Reproduce all of the listing below without alteration.

─── DATA SEGMENT ───

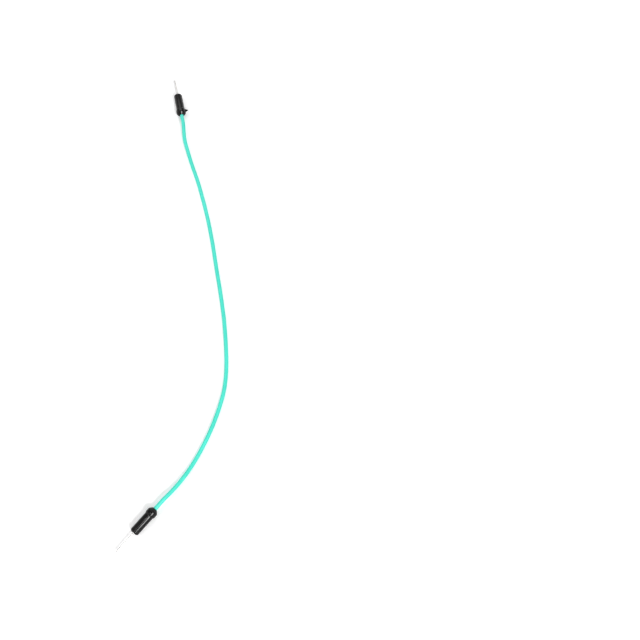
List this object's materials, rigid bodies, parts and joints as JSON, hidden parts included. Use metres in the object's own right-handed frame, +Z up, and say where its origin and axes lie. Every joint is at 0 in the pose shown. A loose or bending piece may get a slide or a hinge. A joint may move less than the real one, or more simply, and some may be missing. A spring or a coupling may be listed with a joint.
{
  "type": "breadboard jumper wire",
  "caption": "Insulated stranded jumper wire with a moulded black plug and a straight round pin at each end, lying in a loose curve.",
  "frame": {"origin": "on the surface the wire lies on, under the middle of the box that holds the two plugs and their pins", "axes": "+Z up, away from the surface; +Y from the middle towards plug A; +X to the side that the wire bows out to"},
  "size_m": [0.0343, 0.1894, 0.0047],
  "materials": {
    "insulation": "satin soft PVC, sea green",
    "moulding": "satin moulded PVC, black",
    "pin": "drawn and plated",
    "sleeve": "drawn tube, crimped",
    "conductor": "tinned copper strand"
  },
  "bodies": {
    "root": {"insulation": "insulation", "strand_middle": "conductor", "strand_1": "conductor", "strand_2": "conductor", "strand_3": "conductor", "strand_4": "conductor", "strand_5": "conductor", "strand_6": "conductor", "crimp_sleeve_a": "sleeve", "crimp_sleeve_b": "sleeve", "pin_a": "pin", "pin_b": "pin", "plug_a": "moulding", "plug_b": "moulding"}
  },
  "joints": []
}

───

_RIGHT ANSWER_
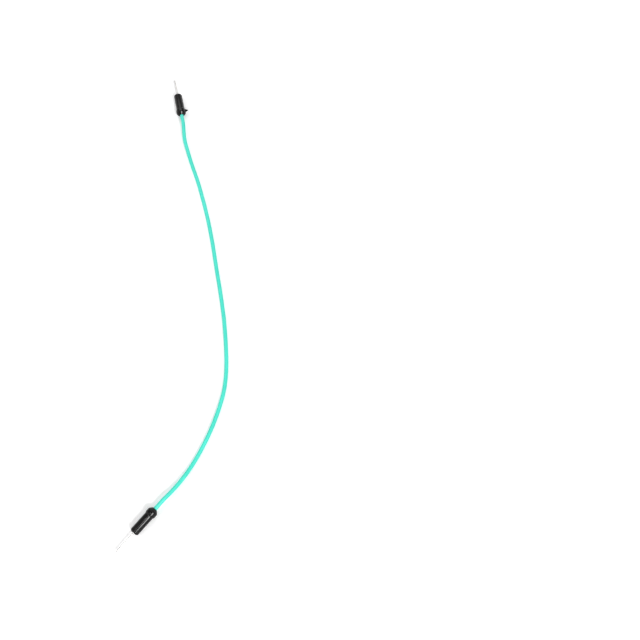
List this object's materials, rigid bodies, parts and joints as JSON, hidden parts included. Use metres in the object's own right-handed frame, +Z up, and say where its origin and axes lie. Every joint is at 0 in the pose shown. A loose or bending piece may get a slide or a hinge. A joint may move less than the real one, or more simply, and some may be missing. A spring or a coupling may be listed with a joint.
{
  "type": "breadboard jumper wire",
  "caption": "Insulated stranded jumper wire with a moulded black plug and a straight round pin at each end, lying in a loose curve.",
  "frame": {"origin": "on the surface the wire lies on, under the middle of the box that holds the two plugs and their pins", "axes": "+Z up, away from the surface; +Y from the middle towards plug A; +X to the side that the wire bows out to"},
  "size_m": [0.0343, 0.1894, 0.0047],
  "materials": {
    "insulation": "satin soft PVC, sea green",
    "moulding": "satin moulded PVC, black",
    "pin": "drawn and plated",
    "sleeve": "drawn tube, crimped",
    "conductor": "tinned copper strand"
  },
  "bodies": {
    "root": {"insulation": "insulation", "strand_middle": "conductor", "strand_1": "conductor", "strand_2": "conductor", "strand_3": "conductor", "strand_4": "conductor", "strand_5": "conductor", "strand_6": "conductor", "crimp_sleeve_a": "sleeve", "crimp_sleeve_b": "sleeve", "pin_a": "pin", "pin_b": "pin", "plug_a": "moulding", "plug_b": "moulding"}
  },
  "joints": []
}